## Task prompt
Repeat the material below exactly, line for line.

## Material provided
§
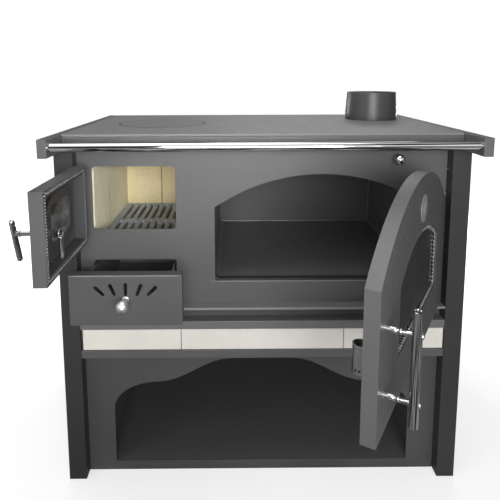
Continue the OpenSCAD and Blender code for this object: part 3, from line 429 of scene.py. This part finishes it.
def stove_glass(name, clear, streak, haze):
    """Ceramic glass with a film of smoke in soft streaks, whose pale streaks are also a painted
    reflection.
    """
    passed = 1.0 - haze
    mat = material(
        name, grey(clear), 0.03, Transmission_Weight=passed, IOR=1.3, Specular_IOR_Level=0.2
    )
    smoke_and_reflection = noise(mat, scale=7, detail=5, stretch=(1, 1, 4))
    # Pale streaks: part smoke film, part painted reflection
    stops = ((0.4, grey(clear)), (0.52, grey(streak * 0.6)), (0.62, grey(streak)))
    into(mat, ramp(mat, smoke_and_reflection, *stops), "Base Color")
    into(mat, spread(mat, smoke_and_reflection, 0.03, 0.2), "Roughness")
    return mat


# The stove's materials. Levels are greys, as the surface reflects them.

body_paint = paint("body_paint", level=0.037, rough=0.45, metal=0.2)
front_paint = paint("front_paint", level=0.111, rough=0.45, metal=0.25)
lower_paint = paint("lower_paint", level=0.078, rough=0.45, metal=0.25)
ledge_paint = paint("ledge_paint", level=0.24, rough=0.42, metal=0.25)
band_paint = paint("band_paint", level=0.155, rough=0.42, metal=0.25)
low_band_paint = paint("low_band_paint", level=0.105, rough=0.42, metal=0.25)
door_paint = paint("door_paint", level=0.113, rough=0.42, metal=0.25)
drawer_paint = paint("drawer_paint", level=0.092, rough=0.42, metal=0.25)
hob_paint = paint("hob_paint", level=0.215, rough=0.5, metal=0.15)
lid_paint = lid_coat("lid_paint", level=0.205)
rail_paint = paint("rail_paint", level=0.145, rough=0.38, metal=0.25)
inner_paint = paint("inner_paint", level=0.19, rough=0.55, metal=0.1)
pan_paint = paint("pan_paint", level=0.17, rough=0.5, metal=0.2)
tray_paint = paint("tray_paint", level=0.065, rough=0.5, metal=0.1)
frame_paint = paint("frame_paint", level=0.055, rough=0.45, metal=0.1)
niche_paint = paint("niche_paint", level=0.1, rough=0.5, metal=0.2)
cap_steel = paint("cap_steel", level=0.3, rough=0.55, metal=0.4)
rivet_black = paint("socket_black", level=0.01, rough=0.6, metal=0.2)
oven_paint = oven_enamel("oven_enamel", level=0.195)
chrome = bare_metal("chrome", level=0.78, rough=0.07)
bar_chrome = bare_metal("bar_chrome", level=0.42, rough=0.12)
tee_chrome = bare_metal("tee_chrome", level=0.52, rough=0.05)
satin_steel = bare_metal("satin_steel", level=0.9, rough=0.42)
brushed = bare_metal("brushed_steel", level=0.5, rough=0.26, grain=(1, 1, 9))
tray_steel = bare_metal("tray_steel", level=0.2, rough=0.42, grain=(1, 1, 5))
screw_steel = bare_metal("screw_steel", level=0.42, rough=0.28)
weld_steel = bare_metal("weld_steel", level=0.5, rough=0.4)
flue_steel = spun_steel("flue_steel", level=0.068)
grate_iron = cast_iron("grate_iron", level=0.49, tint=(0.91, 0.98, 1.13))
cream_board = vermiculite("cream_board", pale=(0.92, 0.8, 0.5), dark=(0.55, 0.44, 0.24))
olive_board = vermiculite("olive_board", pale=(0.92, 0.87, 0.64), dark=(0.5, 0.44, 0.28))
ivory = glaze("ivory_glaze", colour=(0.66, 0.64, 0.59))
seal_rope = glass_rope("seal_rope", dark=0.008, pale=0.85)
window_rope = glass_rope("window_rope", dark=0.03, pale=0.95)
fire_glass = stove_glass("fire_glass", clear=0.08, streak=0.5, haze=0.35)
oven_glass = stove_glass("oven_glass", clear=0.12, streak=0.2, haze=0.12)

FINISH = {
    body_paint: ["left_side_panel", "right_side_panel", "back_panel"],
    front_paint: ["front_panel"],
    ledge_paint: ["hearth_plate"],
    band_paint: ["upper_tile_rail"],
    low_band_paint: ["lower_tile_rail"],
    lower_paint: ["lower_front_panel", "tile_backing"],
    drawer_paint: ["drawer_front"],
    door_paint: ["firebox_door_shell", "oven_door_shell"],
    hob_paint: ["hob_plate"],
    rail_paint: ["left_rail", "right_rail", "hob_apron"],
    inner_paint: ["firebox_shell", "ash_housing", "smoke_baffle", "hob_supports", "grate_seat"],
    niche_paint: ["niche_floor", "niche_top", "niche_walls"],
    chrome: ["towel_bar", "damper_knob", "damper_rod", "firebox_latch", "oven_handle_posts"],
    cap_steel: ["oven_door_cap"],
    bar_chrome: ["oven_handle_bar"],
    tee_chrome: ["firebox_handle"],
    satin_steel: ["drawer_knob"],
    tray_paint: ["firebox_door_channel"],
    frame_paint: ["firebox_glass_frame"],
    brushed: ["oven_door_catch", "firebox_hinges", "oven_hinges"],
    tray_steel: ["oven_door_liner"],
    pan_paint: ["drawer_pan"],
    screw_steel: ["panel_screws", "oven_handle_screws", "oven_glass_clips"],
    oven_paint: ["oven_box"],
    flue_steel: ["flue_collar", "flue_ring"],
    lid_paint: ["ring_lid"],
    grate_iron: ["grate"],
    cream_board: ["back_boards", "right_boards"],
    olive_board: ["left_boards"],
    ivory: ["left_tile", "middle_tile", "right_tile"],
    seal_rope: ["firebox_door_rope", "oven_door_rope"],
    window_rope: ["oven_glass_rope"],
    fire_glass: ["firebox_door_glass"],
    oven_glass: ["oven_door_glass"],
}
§
## Correct output
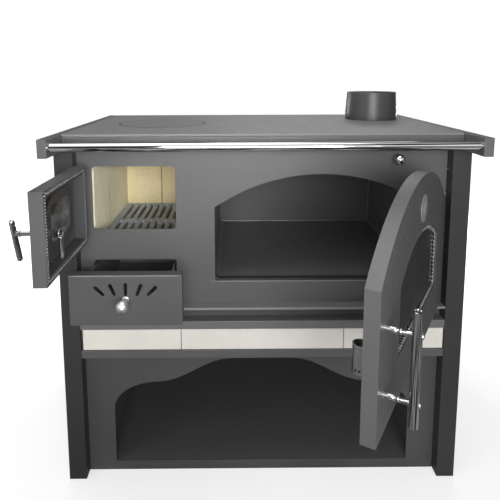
Continue the OpenSCAD and Blender code for this object: part 3, from line 429 of scene.py. This part finishes it.
def stove_glass(name, clear, streak, haze):
    """Ceramic glass with a film of smoke in soft streaks, whose pale streaks are also a painted
    reflection.
    """
    passed = 1.0 - haze
    mat = material(
        name, grey(clear), 0.03, Transmission_Weight=passed, IOR=1.3, Specular_IOR_Level=0.2
    )
    smoke_and_reflection = noise(mat, scale=7, detail=5, stretch=(1, 1, 4))
    # Pale streaks: part smoke film, part painted reflection
    stops = ((0.4, grey(clear)), (0.52, grey(streak * 0.6)), (0.62, grey(streak)))
    into(mat, ramp(mat, smoke_and_reflection, *stops), "Base Color")
    into(mat, spread(mat, smoke_and_reflection, 0.03, 0.2), "Roughness")
    return mat


# The stove's materials. Levels are greys, as the surface reflects them.

body_paint = paint("body_paint", level=0.037, rough=0.45, metal=0.2)
front_paint = paint("front_paint", level=0.111, rough=0.45, metal=0.25)
lower_paint = paint("lower_paint", level=0.078, rough=0.45, metal=0.25)
ledge_paint = paint("ledge_paint", level=0.24, rough=0.42, metal=0.25)
band_paint = paint("band_paint", level=0.155, rough=0.42, metal=0.25)
low_band_paint = paint("low_band_paint", level=0.105, rough=0.42, metal=0.25)
door_paint = paint("door_paint", level=0.113, rough=0.42, metal=0.25)
drawer_paint = paint("drawer_paint", level=0.092, rough=0.42, metal=0.25)
hob_paint = paint("hob_paint", level=0.215, rough=0.5, metal=0.15)
lid_paint = lid_coat("lid_paint", level=0.205)
rail_paint = paint("rail_paint", level=0.145, rough=0.38, metal=0.25)
inner_paint = paint("inner_paint", level=0.19, rough=0.55, metal=0.1)
pan_paint = paint("pan_paint", level=0.17, rough=0.5, metal=0.2)
tray_paint = paint("tray_paint", level=0.065, rough=0.5, metal=0.1)
frame_paint = paint("frame_paint", level=0.055, rough=0.45, metal=0.1)
niche_paint = paint("niche_paint", level=0.1, rough=0.5, metal=0.2)
cap_steel = paint("cap_steel", level=0.3, rough=0.55, metal=0.4)
rivet_black = paint("socket_black", level=0.01, rough=0.6, metal=0.2)
oven_paint = oven_enamel("oven_enamel", level=0.195)
chrome = bare_metal("chrome", level=0.78, rough=0.07)
bar_chrome = bare_metal("bar_chrome", level=0.42, rough=0.12)
tee_chrome = bare_metal("tee_chrome", level=0.52, rough=0.05)
satin_steel = bare_metal("satin_steel", level=0.9, rough=0.42)
brushed = bare_metal("brushed_steel", level=0.5, rough=0.26, grain=(1, 1, 9))
tray_steel = bare_metal("tray_steel", level=0.2, rough=0.42, grain=(1, 1, 5))
screw_steel = bare_metal("screw_steel", level=0.42, rough=0.28)
weld_steel = bare_metal("weld_steel", level=0.5, rough=0.4)
flue_steel = spun_steel("flue_steel", level=0.068)
grate_iron = cast_iron("grate_iron", level=0.49, tint=(0.91, 0.98, 1.13))
cream_board = vermiculite("cream_board", pale=(0.92, 0.8, 0.5), dark=(0.55, 0.44, 0.24))
olive_board = vermiculite("olive_board", pale=(0.92, 0.87, 0.64), dark=(0.5, 0.44, 0.28))
ivory = glaze("ivory_glaze", colour=(0.66, 0.64, 0.59))
seal_rope = glass_rope("seal_rope", dark=0.008, pale=0.85)
window_rope = glass_rope("window_rope", dark=0.03, pale=0.95)
fire_glass = stove_glass("fire_glass", clear=0.08, streak=0.5, haze=0.35)
oven_glass = stove_glass("oven_glass", clear=0.12, streak=0.2, haze=0.12)

FINISH = {
    body_paint: ["left_side_panel", "right_side_panel", "back_panel"],
    front_paint: ["front_panel"],
    ledge_paint: ["hearth_plate"],
    band_paint: ["upper_tile_rail"],
    low_band_paint: ["lower_tile_rail"],
    lower_paint: ["lower_front_panel", "tile_backing"],
    drawer_paint: ["drawer_front"],
    door_paint: ["firebox_door_shell", "oven_door_shell"],
    hob_paint: ["hob_plate"],
    rail_paint: ["left_rail", "right_rail", "hob_apron"],
    inner_paint: ["firebox_shell", "ash_housing", "smoke_baffle", "hob_supports", "grate_seat"],
    niche_paint: ["niche_floor", "niche_top", "niche_walls"],
    chrome: ["towel_bar", "damper_knob", "damper_rod", "firebox_latch", "oven_handle_posts"],
    cap_steel: ["oven_door_cap"],
    bar_chrome: ["oven_handle_bar"],
    tee_chrome: ["firebox_handle"],
    satin_steel: ["drawer_knob"],
    tray_paint: ["firebox_door_channel"],
    frame_paint: ["firebox_glass_frame"],
    brushed: ["oven_door_catch", "firebox_hinges", "oven_hinges"],
    tray_steel: ["oven_door_liner"],
    pan_paint: ["drawer_pan"],
    screw_steel: ["panel_screws", "oven_handle_screws", "oven_glass_clips"],
    oven_paint: ["oven_box"],
    flue_steel: ["flue_collar", "flue_ring"],
    lid_paint: ["ring_lid"],
    grate_iron: ["grate"],
    cream_board: ["back_boards", "right_boards"],
    olive_board: ["left_boards"],
    ivory: ["left_tile", "middle_tile", "right_tile"],
    seal_rope: ["firebox_door_rope", "oven_door_rope"],
    window_rope: ["oven_glass_rope"],
    fire_glass: ["firebox_door_glass"],
    oven_glass: ["oven_door_glass"],
}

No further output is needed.